うざね博士のブログ

緑の仕事を営むかたわら、赤裸々、かつ言いたい放題のうざね博士の日記。ユニークなH・Pも開設。

今の若い世代は、目の前のことが一番大事であるのか・・・

2011年03月09日 14時05分19秒 | わたしの日常です。

 先日の19歳の京都大学受験のカンニング事件のことについて、今回は書き込みたい。

 新聞等による報道によると、動機は母親に苦労をかけずに学費の安い国立大学になんとしても受かりたかったとのことである。これは歪んだ親孝行、家庭問題から派生して犯した事件だ。わたし自身は、40年前のあの時代の10代後半、自前で大学の授業料も、当然ながら生活費も稼いで生きてきた。大学紛争による封鎖と、学習意欲の減退で授業料を未納、途中に退学した。しかしわたしは、社会の背景もあるにせよ、これからの生き方を模索するには勉強も必要だ、という動機であった。

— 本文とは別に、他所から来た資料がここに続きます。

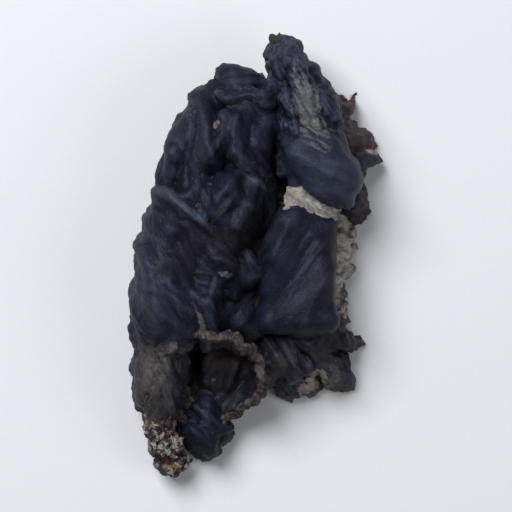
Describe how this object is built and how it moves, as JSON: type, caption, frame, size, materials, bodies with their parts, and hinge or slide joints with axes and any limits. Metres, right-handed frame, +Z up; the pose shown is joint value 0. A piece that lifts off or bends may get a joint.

 その当時、決してこんな職業に就こうとか、どんな会社に入ろうとかは考えなかった。理想を言っていられる世情であった。現実的ではなかったのだ。今となってはそうとしかいえない。やがて、紆余曲折を経てやりたい仕事が見つかったのは結婚後の28歳のころである。その基準は自分自身が将来にわたって好きなことを続けられるもの、そしてそれによって収入の道があればいい、ということであった。そうすれば、わたし自身が家庭や身近な人々に自己責任を持っていられる。それが植物をあつかう造園ということになるのだが、それから、ある会社に入社してからは、その通勤途中の道端や近くの公園、山野を業務時間外に見て回った。そのつど、写真は撮る、スクラップブックをまとめ、植物の標本づくり、関連事項を大学ノートにつけはじめた。(蛇足だが、この習慣は今でもつづいている。)

 それから、かれこれこの造園の世界に30年ほどいるが、見まわすと知人とかの同世代で20代に決めた道を通してきているのは一人ぐらいか、勘違いしないでほしいのは所属する会社ではなく職種のことである。造園に関していうと教育機関、大学の造園を専攻をしたものほど転業、転職が多いという事実だ。特に大きな社会変動、10年近く前のバブルショック前後が著しい。若いときの夢を通して生きてきたなどはきわめて珍しいのだ。

 しかし今の若い世代、目の前のことが一番大事であるらしい。目的よりもそれをもとめる手段なりテクニックが重要であるらしい。そのための方策はいとも簡単に見つかる。WEBサイトしかり、図書館しかり、最新の電子情報機器を追いかけて、などなど、わたしに言わせればただただ粗雑に頭でっかちなだけだ。それが本当におのれ自身の一番いい探し方であろうか。それによって得られる、自分のみの自己肥大化をうながすことになる仮想空間と想念は妄想もおんなじだ、そこには他者への理解と共に自分の脳みそを使った思考という習慣が欠けているのだ。社会を都合よく頭脳的にひきつけておくことばかりしていて、その実、自分自身の考え方もよくわかっていない、単に安易に目の前の事柄を解釈しているだけではないだろうか。価値観の違いと強調してみたって、そんなことは数年で底が割れる。自分自身への向き合い方を抜きにして、そこにはむやみに貨幣価値に置き換えたり消費経済的な行動、商業主義的な価値観のみ、不当でいびつな考え方はないであろうか。単に合理主義的なだけで、この場合、それが本当に目的にあった探し方、もとめ方だろうか。

 この動機についてわたしの結論をいうと、母親の苦労は無関係だと思う。そんなことは本末転倒だし、親の尊厳を無視している。なんのことはない、当人はいつまでも子供でありさえいればいい、というさもしい根性だとさえ言える。親子間と社会は違う。親への説得の仕方と自分自身への納得の仕方を学べ。親の事情のこと、そんなことは思っても言うな。